• What is being asked
Within the records below, reproduce without change the lines from the line that has "near_side = [strap_middle(end" through the line that has "imported = [obj", and only those.

• Records for the task
══════

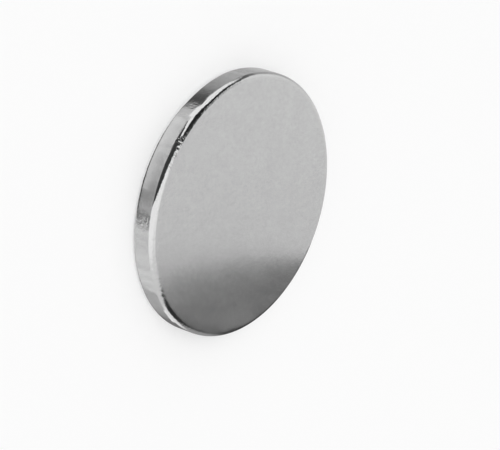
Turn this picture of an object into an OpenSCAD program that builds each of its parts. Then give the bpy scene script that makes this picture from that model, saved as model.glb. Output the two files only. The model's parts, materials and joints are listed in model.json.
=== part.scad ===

══════

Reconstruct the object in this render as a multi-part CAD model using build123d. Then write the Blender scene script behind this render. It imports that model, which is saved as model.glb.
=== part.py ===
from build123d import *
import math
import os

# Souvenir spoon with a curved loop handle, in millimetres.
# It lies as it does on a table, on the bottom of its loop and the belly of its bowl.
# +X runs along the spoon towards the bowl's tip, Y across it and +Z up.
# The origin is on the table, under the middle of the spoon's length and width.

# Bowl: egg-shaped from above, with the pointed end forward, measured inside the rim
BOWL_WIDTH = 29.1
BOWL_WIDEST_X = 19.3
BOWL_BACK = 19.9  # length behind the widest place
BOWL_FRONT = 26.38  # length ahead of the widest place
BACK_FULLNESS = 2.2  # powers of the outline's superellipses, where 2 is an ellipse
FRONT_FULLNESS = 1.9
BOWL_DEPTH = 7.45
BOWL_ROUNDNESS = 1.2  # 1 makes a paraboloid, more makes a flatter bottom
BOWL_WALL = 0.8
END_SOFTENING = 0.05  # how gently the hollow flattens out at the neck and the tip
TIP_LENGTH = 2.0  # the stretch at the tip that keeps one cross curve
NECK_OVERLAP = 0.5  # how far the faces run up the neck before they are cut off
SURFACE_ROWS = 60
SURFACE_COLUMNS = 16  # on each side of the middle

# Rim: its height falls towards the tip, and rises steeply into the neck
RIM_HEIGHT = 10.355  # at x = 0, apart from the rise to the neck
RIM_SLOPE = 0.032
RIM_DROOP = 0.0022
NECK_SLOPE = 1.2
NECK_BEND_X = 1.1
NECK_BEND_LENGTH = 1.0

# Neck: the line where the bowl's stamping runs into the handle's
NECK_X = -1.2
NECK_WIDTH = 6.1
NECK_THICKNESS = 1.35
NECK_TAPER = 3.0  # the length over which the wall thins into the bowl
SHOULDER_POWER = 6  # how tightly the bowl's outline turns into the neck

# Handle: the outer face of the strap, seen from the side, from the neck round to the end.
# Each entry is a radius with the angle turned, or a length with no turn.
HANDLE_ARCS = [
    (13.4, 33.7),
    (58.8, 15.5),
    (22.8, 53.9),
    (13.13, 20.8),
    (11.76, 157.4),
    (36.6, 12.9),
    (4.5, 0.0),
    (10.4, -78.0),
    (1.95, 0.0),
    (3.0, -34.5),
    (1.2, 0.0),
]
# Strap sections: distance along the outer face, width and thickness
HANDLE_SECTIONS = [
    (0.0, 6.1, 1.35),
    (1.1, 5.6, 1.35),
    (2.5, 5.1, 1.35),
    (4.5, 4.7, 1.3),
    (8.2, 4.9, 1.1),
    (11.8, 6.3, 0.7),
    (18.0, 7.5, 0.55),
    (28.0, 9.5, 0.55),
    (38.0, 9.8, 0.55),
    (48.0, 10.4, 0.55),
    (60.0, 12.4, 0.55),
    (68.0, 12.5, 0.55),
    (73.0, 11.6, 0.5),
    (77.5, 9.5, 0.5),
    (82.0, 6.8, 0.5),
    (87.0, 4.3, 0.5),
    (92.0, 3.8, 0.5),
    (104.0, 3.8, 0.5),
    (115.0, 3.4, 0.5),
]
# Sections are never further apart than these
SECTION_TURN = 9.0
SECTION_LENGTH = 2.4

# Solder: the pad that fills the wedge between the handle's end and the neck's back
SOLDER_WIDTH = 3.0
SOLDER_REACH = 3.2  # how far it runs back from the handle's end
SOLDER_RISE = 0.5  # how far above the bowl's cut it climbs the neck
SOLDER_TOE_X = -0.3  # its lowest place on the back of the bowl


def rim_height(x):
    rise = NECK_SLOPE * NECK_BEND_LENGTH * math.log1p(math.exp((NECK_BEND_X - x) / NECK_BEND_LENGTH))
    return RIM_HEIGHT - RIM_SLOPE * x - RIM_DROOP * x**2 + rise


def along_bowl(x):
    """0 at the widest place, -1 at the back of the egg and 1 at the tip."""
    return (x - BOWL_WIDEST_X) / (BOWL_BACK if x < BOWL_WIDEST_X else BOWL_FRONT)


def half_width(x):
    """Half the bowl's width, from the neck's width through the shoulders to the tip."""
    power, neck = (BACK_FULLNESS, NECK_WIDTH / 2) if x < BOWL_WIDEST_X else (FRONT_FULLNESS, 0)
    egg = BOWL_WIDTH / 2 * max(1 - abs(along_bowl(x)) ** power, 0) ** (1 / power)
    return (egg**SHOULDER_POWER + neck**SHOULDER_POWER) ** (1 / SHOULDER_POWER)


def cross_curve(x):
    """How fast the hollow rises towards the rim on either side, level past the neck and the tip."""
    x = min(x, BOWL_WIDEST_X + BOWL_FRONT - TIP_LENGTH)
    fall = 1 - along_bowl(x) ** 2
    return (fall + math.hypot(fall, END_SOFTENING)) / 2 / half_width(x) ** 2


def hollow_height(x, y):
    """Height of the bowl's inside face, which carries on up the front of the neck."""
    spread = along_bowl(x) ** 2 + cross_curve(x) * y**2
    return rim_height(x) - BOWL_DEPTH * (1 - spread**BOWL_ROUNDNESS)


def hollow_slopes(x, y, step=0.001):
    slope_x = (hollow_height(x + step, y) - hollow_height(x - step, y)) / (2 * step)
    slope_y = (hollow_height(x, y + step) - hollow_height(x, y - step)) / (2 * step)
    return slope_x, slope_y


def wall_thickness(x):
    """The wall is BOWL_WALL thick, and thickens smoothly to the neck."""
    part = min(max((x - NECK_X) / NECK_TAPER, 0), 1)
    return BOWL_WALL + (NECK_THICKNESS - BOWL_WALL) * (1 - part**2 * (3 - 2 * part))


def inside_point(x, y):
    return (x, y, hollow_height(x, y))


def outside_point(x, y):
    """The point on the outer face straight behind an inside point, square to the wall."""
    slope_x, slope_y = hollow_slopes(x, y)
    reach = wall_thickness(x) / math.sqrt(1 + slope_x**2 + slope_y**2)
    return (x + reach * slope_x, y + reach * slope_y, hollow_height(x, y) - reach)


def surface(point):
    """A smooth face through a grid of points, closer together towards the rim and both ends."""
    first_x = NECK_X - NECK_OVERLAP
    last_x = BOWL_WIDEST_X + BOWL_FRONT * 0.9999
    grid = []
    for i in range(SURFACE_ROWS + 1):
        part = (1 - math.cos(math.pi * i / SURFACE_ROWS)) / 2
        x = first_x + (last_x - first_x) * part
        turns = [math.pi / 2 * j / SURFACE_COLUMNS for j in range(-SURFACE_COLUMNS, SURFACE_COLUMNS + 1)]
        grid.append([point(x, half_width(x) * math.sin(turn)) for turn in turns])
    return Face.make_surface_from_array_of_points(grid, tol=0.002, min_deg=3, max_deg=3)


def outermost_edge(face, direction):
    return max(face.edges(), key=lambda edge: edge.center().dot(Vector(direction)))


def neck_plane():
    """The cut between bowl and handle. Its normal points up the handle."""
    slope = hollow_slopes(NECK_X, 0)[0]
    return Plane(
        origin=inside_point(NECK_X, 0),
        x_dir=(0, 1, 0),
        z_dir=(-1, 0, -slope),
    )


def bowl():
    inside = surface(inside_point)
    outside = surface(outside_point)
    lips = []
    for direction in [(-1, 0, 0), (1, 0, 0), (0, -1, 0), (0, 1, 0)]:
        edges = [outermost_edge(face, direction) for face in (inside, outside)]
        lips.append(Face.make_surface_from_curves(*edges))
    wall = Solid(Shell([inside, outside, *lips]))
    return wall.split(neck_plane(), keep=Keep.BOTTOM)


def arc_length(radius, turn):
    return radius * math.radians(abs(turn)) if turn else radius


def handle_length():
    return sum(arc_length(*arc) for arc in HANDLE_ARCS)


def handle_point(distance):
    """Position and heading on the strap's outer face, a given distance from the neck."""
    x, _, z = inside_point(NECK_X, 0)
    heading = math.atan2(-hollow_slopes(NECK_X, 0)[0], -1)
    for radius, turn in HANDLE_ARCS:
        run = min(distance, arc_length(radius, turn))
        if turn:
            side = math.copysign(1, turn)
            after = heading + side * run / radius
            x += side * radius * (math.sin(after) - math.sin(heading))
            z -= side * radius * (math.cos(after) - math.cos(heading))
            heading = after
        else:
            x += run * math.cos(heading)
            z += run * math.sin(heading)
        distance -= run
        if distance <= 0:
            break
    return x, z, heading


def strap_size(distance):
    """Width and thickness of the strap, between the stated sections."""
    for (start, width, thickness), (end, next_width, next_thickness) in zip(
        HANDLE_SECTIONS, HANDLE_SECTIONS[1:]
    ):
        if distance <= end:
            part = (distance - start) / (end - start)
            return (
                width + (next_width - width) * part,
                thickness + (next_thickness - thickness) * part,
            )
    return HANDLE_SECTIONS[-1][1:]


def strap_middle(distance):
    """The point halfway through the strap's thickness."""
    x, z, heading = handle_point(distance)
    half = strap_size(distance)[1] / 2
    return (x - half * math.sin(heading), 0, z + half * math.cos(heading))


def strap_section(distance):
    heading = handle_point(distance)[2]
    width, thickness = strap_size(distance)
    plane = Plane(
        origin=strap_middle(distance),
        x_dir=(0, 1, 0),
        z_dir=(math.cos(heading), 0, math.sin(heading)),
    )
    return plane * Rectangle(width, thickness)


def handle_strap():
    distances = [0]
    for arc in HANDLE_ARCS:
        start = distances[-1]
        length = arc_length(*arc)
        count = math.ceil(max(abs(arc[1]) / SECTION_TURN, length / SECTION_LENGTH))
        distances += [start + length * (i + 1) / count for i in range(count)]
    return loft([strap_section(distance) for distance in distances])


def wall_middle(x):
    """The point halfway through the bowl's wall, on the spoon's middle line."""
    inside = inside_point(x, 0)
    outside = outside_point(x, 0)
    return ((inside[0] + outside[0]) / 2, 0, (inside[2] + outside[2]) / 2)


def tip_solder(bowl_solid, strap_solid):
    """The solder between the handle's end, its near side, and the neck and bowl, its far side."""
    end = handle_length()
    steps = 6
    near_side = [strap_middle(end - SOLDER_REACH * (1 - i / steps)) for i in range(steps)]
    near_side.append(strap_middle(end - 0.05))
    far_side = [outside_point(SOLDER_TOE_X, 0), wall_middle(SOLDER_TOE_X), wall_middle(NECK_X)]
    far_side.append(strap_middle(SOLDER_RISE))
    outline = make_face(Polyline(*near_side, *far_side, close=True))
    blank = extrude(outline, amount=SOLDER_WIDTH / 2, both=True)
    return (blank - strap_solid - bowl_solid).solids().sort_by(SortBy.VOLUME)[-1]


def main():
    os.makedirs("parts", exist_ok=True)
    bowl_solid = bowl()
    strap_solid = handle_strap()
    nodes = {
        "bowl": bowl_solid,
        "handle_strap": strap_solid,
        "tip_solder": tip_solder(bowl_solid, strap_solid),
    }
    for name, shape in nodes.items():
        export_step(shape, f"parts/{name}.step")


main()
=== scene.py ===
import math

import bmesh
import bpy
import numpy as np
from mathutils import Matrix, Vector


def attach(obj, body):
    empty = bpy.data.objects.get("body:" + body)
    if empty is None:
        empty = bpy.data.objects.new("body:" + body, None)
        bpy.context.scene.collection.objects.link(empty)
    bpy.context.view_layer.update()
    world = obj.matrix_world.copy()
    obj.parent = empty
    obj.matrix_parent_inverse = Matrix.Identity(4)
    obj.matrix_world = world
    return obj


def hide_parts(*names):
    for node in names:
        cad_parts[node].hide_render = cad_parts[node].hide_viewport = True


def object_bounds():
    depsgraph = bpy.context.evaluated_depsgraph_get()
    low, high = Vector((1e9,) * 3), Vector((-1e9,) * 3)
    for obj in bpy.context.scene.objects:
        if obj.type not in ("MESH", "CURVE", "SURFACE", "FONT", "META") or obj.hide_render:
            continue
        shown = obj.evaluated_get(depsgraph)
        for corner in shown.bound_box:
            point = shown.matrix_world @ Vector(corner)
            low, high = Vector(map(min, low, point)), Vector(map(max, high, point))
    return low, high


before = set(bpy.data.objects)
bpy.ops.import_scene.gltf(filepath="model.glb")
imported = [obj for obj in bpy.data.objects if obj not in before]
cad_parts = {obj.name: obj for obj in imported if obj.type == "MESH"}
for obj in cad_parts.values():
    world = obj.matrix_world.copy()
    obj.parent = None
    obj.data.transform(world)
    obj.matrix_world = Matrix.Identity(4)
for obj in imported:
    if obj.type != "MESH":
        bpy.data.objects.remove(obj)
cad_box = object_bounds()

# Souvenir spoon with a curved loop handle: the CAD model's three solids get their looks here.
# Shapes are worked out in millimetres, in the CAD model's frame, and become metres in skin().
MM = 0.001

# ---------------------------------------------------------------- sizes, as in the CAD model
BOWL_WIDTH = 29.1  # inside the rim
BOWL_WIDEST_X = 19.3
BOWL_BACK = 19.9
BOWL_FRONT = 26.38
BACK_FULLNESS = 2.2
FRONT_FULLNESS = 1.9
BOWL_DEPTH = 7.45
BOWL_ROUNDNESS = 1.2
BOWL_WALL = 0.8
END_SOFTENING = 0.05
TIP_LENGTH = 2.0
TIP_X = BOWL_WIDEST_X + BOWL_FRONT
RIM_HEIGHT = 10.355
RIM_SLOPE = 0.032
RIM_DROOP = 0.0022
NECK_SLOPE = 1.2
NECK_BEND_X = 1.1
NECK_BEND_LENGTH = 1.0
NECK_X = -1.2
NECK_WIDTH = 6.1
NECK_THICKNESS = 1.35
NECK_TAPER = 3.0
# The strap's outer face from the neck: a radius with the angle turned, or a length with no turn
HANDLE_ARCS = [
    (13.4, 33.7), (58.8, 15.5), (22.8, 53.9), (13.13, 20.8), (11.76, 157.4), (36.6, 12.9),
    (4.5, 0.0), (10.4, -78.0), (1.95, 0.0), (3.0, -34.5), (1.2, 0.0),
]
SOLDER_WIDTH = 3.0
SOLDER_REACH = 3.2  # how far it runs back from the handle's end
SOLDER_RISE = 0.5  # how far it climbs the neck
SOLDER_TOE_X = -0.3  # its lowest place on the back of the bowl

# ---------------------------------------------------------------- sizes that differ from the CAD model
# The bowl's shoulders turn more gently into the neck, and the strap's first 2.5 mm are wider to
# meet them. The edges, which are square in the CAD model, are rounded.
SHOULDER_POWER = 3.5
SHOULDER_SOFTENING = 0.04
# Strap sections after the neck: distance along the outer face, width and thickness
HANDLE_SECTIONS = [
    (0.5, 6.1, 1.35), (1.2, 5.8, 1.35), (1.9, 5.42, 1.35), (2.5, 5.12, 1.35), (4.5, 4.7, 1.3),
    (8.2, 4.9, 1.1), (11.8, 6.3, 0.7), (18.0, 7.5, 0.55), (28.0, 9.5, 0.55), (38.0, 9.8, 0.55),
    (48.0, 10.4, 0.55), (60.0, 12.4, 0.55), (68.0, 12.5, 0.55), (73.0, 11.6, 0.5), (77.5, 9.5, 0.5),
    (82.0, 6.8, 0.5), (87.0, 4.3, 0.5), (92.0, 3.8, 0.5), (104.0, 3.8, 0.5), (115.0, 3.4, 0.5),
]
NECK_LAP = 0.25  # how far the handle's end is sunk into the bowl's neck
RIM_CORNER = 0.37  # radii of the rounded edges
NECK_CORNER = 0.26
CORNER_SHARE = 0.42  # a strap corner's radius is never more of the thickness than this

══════

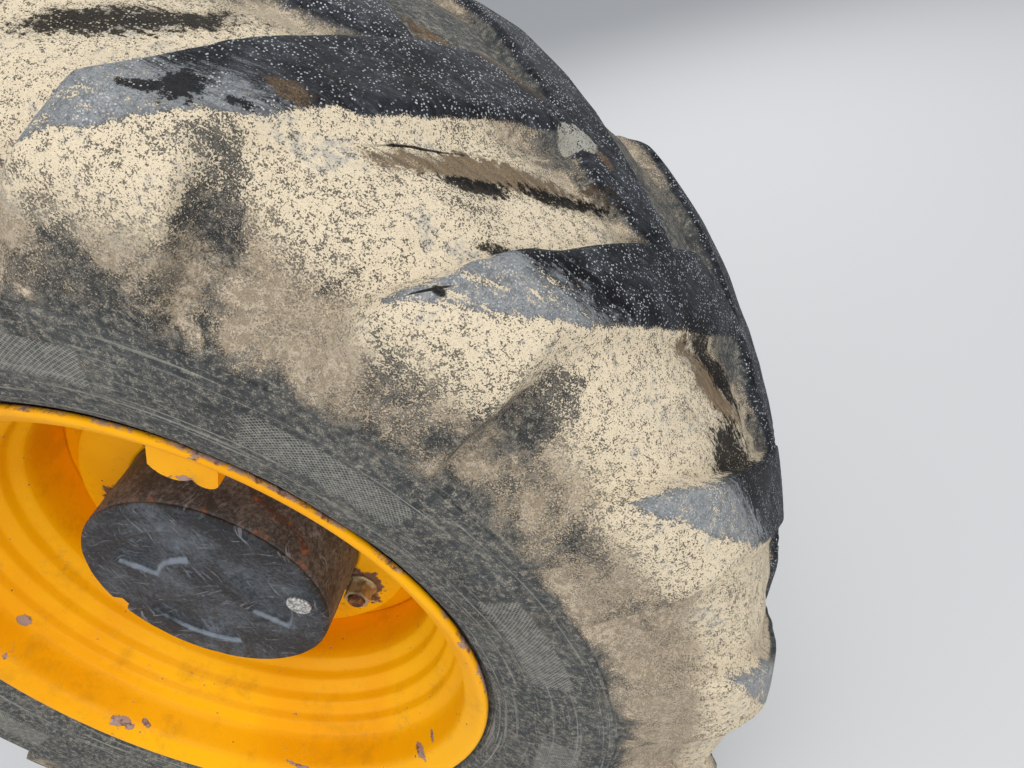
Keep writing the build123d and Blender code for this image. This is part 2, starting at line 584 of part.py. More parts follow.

══════

• The solution
    near_side = [strap_middle(end - SOLDER_REACH * (1 - i / steps)) for i in range(steps)]
    near_side.append(strap_middle(end - 0.05))
    far_side = [outside_point(SOLDER_TOE_X, 0), wall_middle(SOLDER_TOE_X), wall_middle(NECK_X)]
    far_side.append(strap_middle(SOLDER_RISE))
    outline = make_face(Polyline(*near_side, *far_side, close=True))
    blank = extrude(outline, amount=SOLDER_WIDTH / 2, both=True)
    return (blank - strap_solid - bowl_solid).solids().sort_by(SortBy.VOLUME)[-1]


def main():
    os.makedirs("parts", exist_ok=True)
    bowl_solid = bowl()
    strap_solid = handle_strap()
    nodes = {
        "bowl": bowl_solid,
        "handle_strap": strap_solid,
        "tip_solder": tip_solder(bowl_solid, strap_solid),
    }
    for name, shape in nodes.items():
        export_step(shape, f"parts/{name}.step")


main()
=== scene.py ===
import math

import bmesh
import bpy
import numpy as np
from mathutils import Matrix, Vector


def attach(obj, body):
    empty = bpy.data.objects.get("body:" + body)
    if empty is None:
        empty = bpy.data.objects.new("body:" + body, None)
        bpy.context.scene.collection.objects.link(empty)
    bpy.context.view_layer.update()
    world = obj.matrix_world.copy()
    obj.parent = empty
    obj.matrix_parent_inverse = Matrix.Identity(4)
    obj.matrix_world = world
    return obj


def hide_parts(*names):
    for node in names:
        cad_parts[node].hide_render = cad_parts[node].hide_viewport = True


def object_bounds():
    depsgraph = bpy.context.evaluated_depsgraph_get()
    low, high = Vector((1e9,) * 3), Vector((-1e9,) * 3)
    for obj in bpy.context.scene.objects:
        if obj.type not in ("MESH", "CURVE", "SURFACE", "FONT", "META") or obj.hide_render:
            continue
        shown = obj.evaluated_get(depsgraph)
        for corner in shown.bound_box:
            point = shown.matrix_world @ Vector(corner)
            low, high = Vector(map(min, low, point)), Vector(map(max, high, point))
    return low, high


before = set(bpy.data.objects)
bpy.ops.import_scene.gltf(filepath="model.glb")
imported = [obj for obj in bpy.data.objects if obj not in before]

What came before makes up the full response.